TASK DATA
::::::::

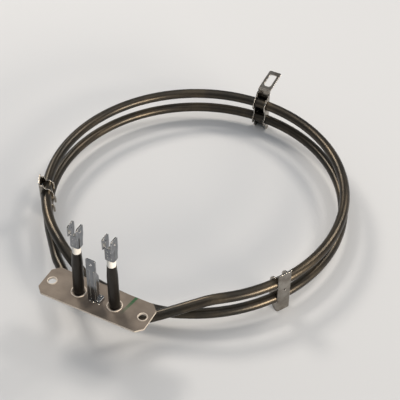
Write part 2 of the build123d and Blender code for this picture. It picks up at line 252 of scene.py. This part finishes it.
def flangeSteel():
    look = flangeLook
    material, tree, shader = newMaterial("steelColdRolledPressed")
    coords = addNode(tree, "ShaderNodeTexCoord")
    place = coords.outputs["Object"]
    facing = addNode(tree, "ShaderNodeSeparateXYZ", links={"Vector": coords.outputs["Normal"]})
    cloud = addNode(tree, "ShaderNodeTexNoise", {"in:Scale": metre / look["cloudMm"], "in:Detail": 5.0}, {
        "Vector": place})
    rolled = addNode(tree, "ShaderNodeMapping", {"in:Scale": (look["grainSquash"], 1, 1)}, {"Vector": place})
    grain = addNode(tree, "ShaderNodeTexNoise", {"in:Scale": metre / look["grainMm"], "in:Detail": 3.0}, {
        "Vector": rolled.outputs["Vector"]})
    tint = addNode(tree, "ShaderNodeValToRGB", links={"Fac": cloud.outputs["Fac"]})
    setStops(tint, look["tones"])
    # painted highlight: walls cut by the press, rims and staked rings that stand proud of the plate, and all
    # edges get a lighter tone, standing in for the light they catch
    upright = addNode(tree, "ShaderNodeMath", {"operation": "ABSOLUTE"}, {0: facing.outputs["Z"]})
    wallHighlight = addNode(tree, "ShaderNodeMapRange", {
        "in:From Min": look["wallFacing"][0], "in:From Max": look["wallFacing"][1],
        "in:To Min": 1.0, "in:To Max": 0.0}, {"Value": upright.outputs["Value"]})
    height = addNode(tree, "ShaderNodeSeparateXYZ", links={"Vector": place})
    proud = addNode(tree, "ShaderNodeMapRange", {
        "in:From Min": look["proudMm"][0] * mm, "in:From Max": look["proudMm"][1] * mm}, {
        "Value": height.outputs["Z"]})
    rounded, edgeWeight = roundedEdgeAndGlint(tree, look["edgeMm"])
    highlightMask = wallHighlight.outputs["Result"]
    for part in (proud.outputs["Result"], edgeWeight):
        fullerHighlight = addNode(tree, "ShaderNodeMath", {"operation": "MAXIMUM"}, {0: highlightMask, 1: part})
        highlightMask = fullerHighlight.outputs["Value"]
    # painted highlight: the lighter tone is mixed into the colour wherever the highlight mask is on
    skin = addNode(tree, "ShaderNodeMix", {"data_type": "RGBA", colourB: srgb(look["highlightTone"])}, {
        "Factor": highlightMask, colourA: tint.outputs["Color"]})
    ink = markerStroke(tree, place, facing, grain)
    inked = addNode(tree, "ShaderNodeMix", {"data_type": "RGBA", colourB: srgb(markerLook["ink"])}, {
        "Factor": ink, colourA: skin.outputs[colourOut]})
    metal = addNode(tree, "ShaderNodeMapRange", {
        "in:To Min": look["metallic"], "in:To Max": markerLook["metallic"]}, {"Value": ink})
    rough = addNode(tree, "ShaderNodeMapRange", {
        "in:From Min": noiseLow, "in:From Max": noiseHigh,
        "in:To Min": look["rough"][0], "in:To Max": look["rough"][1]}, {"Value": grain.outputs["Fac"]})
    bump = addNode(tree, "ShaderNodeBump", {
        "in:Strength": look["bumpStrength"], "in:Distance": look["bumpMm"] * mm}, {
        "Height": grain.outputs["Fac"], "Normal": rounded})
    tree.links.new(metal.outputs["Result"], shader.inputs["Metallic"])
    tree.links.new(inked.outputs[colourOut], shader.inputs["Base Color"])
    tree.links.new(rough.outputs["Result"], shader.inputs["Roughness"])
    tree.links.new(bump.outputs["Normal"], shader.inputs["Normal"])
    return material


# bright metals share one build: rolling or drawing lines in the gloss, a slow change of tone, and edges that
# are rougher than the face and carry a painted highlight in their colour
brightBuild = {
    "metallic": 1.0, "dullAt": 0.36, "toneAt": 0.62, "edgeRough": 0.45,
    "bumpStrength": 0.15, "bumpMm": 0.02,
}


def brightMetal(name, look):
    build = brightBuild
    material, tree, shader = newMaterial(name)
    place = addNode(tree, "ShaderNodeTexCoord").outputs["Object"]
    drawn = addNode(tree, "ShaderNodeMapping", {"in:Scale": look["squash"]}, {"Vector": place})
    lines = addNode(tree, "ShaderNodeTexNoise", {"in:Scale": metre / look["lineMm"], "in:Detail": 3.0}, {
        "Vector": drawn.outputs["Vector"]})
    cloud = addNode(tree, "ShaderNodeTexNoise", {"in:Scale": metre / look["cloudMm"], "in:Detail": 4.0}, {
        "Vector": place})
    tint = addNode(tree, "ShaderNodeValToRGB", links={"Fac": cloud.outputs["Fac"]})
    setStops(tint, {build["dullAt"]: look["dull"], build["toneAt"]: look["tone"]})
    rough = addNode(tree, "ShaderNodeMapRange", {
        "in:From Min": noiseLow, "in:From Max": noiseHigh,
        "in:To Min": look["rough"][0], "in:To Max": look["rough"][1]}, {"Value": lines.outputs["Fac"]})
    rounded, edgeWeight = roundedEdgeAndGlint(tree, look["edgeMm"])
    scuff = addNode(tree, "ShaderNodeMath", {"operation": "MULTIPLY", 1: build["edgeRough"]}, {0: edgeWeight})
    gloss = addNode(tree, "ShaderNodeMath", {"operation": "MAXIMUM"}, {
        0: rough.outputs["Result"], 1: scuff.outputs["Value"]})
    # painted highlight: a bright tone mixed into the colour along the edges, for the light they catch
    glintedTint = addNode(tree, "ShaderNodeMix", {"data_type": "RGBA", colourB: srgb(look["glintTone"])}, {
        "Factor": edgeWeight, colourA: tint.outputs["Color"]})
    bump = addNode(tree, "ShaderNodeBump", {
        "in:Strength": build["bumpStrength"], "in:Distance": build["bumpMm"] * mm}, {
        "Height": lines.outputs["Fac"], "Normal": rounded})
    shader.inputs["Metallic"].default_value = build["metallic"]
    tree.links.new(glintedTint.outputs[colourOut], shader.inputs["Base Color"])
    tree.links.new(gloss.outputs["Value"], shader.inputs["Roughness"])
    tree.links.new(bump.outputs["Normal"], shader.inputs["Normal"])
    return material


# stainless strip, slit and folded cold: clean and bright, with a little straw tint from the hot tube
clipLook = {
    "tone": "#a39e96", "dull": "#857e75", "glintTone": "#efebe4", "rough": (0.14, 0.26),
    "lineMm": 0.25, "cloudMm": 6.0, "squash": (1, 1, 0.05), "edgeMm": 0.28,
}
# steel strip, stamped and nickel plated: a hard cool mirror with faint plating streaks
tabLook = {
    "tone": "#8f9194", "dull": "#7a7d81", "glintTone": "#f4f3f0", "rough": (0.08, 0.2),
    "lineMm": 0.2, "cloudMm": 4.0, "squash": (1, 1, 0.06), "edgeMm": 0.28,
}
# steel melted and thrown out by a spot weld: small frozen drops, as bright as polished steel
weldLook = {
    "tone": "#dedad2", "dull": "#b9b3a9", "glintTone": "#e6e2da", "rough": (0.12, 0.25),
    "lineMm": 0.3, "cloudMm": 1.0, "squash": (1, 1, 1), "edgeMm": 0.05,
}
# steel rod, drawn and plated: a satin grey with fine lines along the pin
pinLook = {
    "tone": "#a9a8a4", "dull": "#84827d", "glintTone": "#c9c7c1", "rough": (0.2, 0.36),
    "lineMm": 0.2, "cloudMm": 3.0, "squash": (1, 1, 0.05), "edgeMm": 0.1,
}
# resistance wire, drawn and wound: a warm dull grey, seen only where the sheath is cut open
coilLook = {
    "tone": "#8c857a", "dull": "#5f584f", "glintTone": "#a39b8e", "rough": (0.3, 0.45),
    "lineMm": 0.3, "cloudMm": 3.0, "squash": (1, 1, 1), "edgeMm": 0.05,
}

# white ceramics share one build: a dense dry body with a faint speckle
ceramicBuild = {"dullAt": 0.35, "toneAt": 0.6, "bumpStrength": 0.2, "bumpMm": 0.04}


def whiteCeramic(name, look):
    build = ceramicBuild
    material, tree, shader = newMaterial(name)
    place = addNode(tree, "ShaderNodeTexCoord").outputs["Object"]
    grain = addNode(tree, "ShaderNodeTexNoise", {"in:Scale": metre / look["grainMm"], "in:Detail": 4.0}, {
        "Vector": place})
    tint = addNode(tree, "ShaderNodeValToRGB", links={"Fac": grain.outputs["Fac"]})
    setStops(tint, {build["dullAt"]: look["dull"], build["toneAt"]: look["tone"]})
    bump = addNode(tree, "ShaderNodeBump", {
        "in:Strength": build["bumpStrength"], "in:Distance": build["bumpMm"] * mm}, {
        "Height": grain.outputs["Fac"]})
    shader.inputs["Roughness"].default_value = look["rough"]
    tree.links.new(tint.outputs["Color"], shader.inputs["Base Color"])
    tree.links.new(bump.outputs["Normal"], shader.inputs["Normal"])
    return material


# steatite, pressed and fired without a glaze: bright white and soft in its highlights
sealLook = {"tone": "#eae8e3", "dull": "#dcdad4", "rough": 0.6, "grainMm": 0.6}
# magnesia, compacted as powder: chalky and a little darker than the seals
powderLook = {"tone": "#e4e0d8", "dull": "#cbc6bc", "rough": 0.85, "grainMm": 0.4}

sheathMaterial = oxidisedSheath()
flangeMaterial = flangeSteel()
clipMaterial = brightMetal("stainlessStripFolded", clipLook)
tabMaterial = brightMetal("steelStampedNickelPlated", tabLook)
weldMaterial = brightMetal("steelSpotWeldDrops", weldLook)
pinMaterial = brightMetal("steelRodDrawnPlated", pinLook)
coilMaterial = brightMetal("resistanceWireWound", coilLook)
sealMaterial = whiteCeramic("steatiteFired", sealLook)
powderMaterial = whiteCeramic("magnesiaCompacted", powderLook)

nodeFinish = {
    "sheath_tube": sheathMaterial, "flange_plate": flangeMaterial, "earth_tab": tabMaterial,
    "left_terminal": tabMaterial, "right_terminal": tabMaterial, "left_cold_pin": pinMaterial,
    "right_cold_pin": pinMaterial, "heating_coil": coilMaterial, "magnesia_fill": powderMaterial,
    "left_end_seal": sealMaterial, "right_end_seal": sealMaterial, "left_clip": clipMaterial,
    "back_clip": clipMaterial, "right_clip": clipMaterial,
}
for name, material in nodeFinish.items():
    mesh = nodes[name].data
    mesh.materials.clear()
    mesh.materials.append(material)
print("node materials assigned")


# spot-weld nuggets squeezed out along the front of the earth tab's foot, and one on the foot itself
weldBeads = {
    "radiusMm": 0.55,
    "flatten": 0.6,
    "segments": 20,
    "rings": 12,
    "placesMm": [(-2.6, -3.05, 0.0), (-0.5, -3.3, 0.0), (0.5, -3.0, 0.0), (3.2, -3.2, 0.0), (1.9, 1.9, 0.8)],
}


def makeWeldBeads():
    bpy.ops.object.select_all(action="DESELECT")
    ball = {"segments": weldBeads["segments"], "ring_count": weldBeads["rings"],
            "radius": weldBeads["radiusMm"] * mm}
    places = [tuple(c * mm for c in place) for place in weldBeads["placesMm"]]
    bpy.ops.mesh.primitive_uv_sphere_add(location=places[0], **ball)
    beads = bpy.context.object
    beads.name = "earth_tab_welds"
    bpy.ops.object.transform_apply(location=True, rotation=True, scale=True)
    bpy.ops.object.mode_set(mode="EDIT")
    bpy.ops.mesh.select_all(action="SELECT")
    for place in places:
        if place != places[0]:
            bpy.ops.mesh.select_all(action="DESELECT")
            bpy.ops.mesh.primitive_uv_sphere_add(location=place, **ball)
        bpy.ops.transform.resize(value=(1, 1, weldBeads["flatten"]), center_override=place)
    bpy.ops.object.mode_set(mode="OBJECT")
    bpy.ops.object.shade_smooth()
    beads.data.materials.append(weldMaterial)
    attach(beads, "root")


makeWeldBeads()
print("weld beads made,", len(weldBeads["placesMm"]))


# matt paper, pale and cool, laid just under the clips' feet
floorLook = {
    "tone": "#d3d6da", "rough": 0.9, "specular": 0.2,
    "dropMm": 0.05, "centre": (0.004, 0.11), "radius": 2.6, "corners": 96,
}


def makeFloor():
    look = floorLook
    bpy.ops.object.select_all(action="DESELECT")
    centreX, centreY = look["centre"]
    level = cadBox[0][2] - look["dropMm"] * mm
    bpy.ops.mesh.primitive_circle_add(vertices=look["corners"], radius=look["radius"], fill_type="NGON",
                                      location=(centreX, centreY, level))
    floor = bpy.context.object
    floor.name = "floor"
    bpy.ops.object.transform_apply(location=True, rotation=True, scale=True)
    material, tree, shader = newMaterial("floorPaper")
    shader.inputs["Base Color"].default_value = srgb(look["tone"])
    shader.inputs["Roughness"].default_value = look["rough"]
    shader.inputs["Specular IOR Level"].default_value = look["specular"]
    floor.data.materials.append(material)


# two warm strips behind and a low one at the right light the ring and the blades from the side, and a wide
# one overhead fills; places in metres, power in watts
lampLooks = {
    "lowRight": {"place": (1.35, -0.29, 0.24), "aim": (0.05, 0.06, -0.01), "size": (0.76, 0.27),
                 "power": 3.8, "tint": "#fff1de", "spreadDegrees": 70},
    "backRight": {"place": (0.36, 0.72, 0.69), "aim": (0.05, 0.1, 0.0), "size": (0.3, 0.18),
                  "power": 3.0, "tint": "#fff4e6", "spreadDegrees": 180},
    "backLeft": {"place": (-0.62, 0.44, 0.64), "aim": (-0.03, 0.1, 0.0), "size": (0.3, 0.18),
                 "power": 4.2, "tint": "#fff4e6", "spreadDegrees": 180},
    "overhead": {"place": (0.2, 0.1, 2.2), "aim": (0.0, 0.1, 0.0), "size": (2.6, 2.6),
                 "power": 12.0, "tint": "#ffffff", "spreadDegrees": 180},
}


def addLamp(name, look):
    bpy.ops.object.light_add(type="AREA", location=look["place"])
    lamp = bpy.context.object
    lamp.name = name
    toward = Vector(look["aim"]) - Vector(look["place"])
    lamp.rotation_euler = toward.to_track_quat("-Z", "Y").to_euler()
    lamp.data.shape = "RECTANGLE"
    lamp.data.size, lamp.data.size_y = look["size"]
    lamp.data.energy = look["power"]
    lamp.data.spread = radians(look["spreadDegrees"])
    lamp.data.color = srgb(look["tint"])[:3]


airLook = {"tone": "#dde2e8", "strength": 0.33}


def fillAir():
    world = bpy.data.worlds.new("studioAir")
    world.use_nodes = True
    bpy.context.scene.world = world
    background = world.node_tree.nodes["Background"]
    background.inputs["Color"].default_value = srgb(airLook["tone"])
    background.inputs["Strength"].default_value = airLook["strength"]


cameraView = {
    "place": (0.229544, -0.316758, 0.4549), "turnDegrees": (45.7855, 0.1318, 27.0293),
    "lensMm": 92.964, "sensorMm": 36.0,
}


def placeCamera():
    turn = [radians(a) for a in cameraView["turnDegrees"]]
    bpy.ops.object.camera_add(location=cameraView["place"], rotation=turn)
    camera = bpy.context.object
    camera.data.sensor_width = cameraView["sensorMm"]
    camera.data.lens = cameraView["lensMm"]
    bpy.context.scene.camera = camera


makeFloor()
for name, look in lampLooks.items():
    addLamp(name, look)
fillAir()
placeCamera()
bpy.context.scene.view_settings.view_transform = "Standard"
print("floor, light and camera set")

::::::::

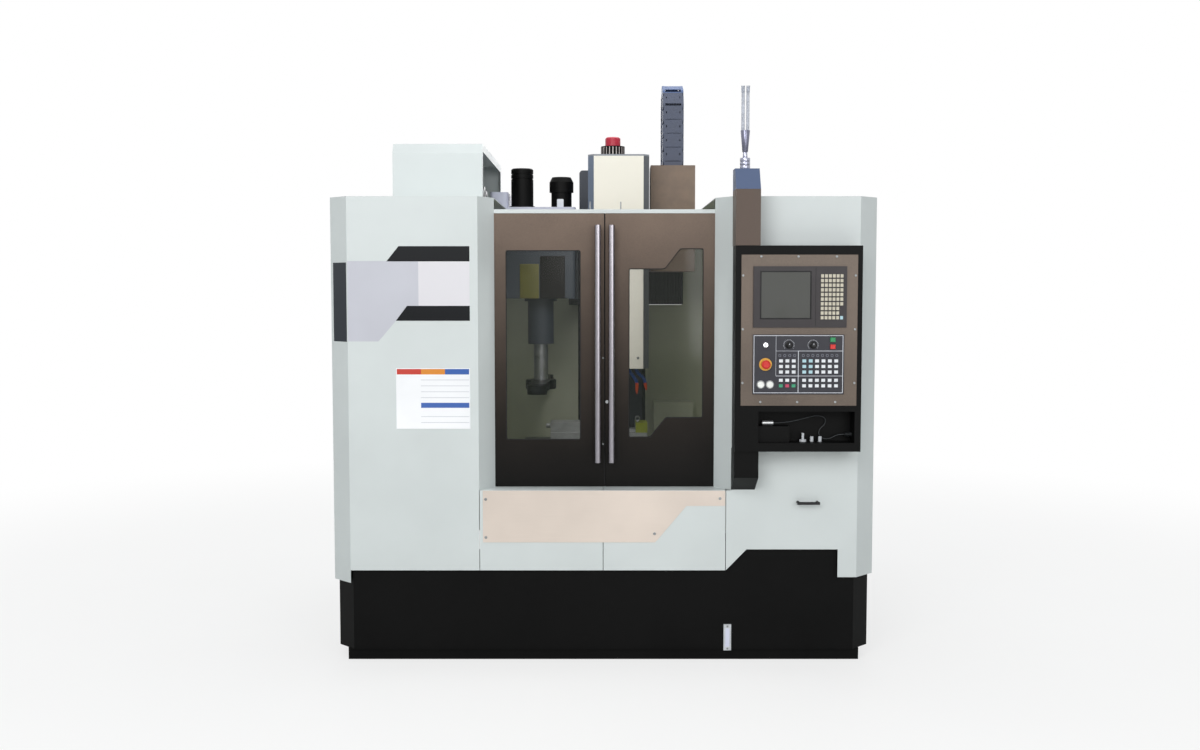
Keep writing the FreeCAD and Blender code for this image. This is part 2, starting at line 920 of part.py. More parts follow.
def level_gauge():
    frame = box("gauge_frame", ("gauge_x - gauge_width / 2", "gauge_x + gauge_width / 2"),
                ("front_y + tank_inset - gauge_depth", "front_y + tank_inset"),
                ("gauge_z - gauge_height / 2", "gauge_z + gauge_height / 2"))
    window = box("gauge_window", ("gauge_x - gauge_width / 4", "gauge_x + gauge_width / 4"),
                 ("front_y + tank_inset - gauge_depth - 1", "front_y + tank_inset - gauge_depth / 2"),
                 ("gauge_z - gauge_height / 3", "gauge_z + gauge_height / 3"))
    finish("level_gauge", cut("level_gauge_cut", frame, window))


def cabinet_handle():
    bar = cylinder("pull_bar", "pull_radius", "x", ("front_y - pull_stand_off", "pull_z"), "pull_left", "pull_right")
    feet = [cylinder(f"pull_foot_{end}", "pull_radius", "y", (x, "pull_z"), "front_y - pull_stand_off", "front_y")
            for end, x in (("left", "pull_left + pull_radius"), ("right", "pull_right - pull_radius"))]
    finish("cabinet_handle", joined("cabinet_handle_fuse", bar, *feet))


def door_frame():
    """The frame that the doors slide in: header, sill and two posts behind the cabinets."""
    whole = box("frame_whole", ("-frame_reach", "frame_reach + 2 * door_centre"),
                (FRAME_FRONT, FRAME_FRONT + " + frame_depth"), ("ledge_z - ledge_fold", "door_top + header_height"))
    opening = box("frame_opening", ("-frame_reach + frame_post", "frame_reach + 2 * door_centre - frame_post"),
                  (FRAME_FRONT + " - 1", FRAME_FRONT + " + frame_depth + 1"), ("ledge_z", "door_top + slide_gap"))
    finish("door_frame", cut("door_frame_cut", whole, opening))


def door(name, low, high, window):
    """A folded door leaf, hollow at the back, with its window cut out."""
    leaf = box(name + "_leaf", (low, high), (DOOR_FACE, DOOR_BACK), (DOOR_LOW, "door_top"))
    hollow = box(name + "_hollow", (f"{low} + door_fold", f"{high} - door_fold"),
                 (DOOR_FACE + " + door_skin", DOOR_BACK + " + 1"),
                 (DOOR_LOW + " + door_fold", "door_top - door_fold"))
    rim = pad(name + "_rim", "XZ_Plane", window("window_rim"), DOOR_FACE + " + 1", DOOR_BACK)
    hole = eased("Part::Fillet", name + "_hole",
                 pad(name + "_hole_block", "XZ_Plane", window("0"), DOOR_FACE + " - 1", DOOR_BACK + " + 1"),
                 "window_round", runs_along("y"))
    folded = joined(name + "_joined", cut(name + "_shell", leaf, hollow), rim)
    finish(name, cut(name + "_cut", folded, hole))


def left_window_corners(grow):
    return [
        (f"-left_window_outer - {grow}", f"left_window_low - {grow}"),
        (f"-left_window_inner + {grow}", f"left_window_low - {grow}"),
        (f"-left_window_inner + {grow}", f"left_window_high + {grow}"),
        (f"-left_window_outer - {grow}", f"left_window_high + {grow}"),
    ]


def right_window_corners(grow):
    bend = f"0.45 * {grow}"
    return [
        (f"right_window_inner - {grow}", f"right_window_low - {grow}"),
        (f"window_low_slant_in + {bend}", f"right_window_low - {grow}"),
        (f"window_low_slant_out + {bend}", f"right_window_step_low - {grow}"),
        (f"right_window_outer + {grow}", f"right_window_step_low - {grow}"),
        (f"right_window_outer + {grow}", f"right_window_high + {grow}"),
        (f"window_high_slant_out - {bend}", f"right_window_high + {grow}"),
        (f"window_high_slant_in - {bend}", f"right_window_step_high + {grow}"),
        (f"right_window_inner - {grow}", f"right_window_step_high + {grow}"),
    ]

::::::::

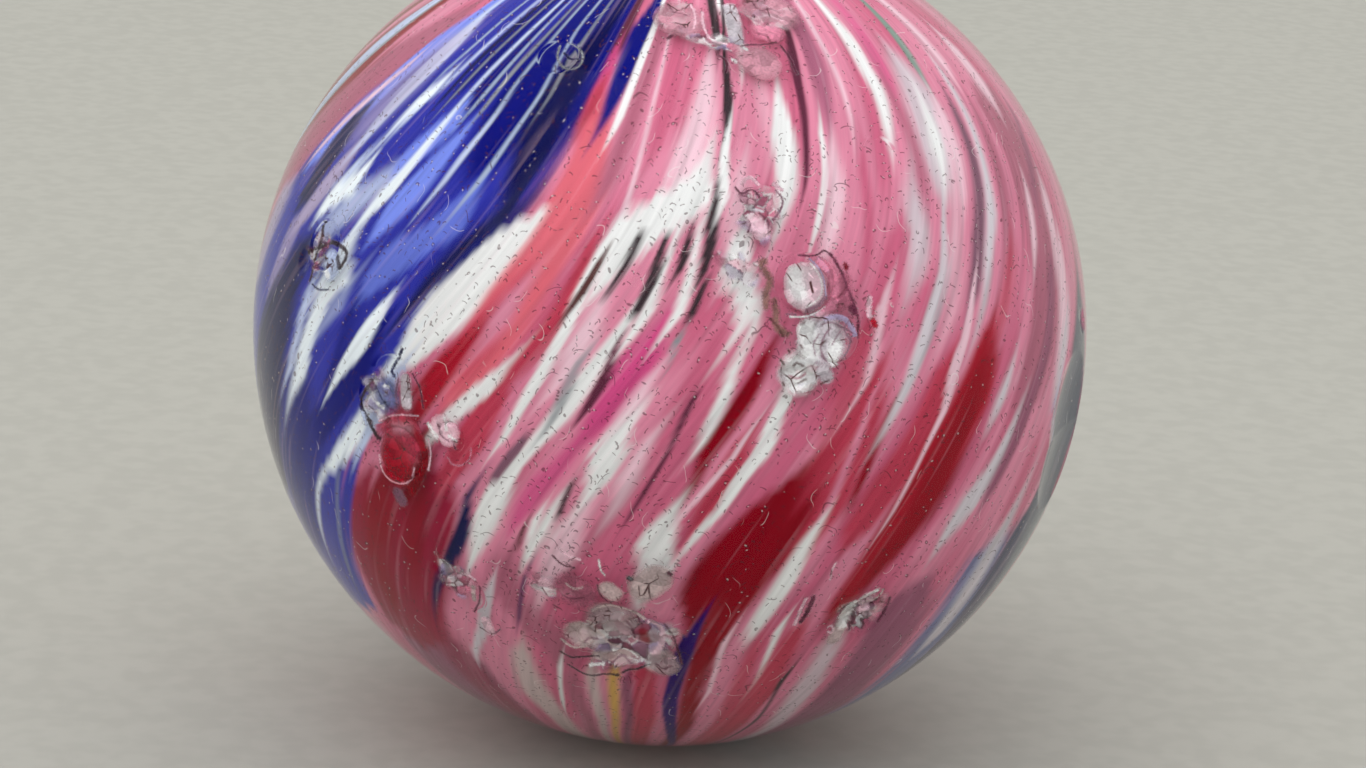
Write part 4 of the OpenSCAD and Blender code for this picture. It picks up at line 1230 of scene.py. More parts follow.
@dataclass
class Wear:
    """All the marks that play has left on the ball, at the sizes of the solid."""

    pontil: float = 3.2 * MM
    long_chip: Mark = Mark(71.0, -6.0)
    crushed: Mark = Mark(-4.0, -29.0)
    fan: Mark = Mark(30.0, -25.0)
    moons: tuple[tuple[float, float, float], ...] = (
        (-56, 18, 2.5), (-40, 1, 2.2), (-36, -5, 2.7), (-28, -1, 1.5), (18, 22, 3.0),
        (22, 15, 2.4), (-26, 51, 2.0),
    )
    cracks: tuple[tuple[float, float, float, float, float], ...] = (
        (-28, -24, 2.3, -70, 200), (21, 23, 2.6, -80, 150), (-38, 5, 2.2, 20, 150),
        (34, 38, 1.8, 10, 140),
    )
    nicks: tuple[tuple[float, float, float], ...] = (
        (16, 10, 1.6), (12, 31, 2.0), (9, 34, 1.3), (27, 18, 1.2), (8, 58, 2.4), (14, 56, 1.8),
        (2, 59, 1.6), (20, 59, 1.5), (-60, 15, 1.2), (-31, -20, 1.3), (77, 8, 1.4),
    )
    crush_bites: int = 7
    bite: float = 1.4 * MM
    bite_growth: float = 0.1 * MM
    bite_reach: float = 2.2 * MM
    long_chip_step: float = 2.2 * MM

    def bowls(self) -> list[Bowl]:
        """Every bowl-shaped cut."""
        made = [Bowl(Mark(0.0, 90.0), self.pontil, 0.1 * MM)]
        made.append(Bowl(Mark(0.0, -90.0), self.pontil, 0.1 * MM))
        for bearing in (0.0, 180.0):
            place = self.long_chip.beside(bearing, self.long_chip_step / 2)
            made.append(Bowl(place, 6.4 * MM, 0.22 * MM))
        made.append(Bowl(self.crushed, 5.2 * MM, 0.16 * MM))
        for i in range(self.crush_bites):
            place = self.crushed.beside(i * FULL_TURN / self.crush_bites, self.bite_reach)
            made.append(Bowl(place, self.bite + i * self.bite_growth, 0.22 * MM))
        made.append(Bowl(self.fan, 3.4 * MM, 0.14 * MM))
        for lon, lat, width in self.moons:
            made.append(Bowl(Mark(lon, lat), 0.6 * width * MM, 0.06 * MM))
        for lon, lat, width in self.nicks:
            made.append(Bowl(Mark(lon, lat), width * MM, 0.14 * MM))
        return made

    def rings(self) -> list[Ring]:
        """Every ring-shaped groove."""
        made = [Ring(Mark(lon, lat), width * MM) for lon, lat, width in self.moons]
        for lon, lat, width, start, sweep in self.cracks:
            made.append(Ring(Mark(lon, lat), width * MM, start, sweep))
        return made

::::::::

EXERCISE DETAILS
Retype only what lies between the line bearing "Write part 4" and the line bearing "the marks that", keeping both of those lines.

ANSWER FOR THE TASK
Write part 4 of the OpenSCAD and Blender code for this picture. It picks up at line 1230 of scene.py. More parts follow.
@dataclass
class Wear:
    """All the marks that play has left on the ball, at the sizes of the solid."""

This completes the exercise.